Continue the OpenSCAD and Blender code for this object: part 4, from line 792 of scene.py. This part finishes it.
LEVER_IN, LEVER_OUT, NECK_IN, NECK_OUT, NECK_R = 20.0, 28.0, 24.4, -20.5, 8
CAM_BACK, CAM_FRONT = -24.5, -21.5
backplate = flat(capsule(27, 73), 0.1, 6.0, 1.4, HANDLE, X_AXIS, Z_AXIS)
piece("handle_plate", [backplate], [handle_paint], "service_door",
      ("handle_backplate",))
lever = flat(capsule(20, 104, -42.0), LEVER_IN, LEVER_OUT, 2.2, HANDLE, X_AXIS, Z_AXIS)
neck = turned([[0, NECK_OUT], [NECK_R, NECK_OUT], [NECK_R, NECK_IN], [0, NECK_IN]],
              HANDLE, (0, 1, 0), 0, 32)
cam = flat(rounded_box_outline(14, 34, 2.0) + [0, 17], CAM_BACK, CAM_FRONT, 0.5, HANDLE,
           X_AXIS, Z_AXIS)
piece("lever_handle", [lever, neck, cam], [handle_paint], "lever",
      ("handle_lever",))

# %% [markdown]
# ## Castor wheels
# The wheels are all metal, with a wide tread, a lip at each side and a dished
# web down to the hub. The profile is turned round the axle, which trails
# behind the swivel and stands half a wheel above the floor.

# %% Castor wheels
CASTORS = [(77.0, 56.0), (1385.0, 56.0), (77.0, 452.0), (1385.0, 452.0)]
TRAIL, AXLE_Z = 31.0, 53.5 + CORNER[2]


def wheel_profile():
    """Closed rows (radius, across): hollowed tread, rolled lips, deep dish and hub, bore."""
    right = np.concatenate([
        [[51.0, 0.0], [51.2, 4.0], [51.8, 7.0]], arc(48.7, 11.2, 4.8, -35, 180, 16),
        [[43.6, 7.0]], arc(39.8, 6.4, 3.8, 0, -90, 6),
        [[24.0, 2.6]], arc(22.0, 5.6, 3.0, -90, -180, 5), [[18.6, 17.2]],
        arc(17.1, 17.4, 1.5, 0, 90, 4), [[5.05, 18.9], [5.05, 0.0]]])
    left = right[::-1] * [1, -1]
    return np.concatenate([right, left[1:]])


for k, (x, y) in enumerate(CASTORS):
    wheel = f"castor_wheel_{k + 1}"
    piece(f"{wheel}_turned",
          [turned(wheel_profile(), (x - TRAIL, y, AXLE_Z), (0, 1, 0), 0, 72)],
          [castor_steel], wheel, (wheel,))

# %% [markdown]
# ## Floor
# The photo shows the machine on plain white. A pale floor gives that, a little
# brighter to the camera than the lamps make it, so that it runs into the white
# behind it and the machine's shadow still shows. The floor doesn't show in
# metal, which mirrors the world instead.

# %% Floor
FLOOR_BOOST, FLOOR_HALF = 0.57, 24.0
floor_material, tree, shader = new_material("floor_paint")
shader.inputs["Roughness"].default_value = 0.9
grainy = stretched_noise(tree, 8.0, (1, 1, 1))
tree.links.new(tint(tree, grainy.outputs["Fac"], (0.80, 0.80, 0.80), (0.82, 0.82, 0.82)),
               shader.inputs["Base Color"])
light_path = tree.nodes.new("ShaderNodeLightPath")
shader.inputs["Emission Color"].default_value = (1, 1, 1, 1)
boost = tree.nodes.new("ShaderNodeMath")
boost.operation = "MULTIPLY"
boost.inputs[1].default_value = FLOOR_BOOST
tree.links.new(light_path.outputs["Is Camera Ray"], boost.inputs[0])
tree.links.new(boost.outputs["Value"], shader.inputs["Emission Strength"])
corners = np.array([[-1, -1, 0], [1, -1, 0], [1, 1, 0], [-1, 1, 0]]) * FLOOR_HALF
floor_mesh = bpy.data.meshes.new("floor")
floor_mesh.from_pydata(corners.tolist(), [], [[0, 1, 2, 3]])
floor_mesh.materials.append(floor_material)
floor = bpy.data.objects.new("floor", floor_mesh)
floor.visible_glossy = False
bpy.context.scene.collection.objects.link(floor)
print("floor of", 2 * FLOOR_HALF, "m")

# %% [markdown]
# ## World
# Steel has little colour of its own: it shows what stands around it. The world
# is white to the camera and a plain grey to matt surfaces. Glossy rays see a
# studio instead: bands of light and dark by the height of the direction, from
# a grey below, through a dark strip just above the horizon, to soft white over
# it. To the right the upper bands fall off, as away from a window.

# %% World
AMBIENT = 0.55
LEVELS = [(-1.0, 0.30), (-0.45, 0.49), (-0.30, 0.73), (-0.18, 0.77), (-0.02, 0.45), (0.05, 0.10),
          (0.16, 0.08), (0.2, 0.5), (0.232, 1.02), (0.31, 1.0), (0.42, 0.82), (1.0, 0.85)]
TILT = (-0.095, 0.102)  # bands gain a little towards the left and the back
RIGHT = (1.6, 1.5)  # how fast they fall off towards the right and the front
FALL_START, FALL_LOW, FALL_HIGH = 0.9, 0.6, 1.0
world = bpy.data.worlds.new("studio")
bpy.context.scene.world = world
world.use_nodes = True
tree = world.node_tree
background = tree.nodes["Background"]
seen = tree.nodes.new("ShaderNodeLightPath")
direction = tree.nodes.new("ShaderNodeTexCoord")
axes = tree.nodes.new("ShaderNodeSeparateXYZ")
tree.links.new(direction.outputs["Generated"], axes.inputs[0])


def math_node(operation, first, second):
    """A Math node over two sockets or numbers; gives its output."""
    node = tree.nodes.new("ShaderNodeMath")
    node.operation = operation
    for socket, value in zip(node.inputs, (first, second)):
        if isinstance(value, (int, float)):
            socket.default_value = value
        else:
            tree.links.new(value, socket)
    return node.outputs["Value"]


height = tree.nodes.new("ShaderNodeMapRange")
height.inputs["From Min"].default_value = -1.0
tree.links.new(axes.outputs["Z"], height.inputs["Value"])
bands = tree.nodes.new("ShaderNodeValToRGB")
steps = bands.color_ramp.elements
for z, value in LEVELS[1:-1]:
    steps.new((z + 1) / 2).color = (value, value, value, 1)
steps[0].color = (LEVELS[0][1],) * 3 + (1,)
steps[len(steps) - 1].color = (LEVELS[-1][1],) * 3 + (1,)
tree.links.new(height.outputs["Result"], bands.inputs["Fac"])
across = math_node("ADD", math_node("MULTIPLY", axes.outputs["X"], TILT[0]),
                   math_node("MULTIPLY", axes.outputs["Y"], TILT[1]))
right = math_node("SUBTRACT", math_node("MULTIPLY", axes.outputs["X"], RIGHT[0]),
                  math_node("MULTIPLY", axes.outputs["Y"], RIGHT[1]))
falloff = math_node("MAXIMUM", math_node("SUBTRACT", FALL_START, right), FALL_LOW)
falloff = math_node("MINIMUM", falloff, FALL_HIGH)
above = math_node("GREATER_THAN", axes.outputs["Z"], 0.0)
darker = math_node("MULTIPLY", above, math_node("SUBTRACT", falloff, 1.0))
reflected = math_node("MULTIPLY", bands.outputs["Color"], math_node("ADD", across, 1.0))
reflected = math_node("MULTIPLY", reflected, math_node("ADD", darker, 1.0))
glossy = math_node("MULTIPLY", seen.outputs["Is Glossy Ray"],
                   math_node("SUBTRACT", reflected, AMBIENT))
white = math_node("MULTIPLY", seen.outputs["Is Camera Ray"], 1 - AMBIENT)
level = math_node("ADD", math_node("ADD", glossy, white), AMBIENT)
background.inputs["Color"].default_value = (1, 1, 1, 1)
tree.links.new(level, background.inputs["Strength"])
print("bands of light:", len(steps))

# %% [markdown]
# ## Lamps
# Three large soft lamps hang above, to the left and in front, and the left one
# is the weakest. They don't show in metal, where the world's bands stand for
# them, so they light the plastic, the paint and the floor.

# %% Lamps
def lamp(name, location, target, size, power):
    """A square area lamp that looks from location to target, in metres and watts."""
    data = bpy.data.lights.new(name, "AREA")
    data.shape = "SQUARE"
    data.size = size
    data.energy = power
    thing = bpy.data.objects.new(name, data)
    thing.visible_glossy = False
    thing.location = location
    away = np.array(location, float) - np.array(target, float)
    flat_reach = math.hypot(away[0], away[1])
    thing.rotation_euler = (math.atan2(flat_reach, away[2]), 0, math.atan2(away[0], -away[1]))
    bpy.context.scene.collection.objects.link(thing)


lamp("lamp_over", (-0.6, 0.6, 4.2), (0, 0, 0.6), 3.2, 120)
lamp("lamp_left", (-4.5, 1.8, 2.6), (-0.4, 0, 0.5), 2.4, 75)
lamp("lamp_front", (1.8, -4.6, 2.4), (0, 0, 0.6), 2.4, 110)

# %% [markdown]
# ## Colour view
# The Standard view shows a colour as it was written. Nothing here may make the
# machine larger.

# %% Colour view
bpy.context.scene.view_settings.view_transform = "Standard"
---
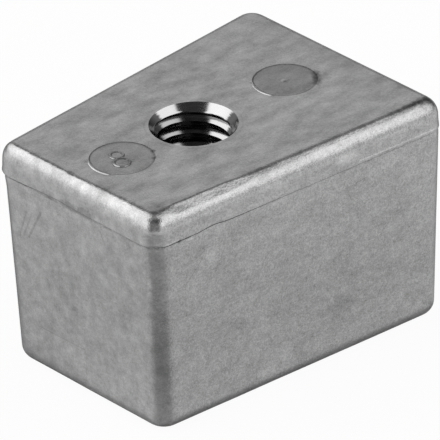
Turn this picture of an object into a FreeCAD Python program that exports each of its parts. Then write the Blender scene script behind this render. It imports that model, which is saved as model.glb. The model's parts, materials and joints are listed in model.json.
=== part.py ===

• Task details:
Begin with the line containing "Continue the OpenSCAD", end with the line containing "TRAIL, AXLE_Z = 31.0, 53.5 + CORNER[2]", and transcribe exactly every line in that span, with nothing added.

• The result:
Continue the OpenSCAD and Blender code for this object: part 4, from line 792 of scene.py. This part finishes it.
LEVER_IN, LEVER_OUT, NECK_IN, NECK_OUT, NECK_R = 20.0, 28.0, 24.4, -20.5, 8
CAM_BACK, CAM_FRONT = -24.5, -21.5
backplate = flat(capsule(27, 73), 0.1, 6.0, 1.4, HANDLE, X_AXIS, Z_AXIS)
piece("handle_plate", [backplate], [handle_paint], "service_door",
      ("handle_backplate",))
lever = flat(capsule(20, 104, -42.0), LEVER_IN, LEVER_OUT, 2.2, HANDLE, X_AXIS, Z_AXIS)
neck = turned([[0, NECK_OUT], [NECK_R, NECK_OUT], [NECK_R, NECK_IN], [0, NECK_IN]],
              HANDLE, (0, 1, 0), 0, 32)
cam = flat(rounded_box_outline(14, 34, 2.0) + [0, 17], CAM_BACK, CAM_FRONT, 0.5, HANDLE,
           X_AXIS, Z_AXIS)
piece("lever_handle", [lever, neck, cam], [handle_paint], "lever",
      ("handle_lever",))

# %% [markdown]
# ## Castor wheels
# The wheels are all metal, with a wide tread, a lip at each side and a dished
# web down to the hub. The profile is turned round the axle, which trails
# behind the swivel and stands half a wheel above the floor.

# %% Castor wheels
CASTORS = [(77.0, 56.0), (1385.0, 56.0), (77.0, 452.0), (1385.0, 452.0)]
TRAIL, AXLE_Z = 31.0, 53.5 + CORNER[2]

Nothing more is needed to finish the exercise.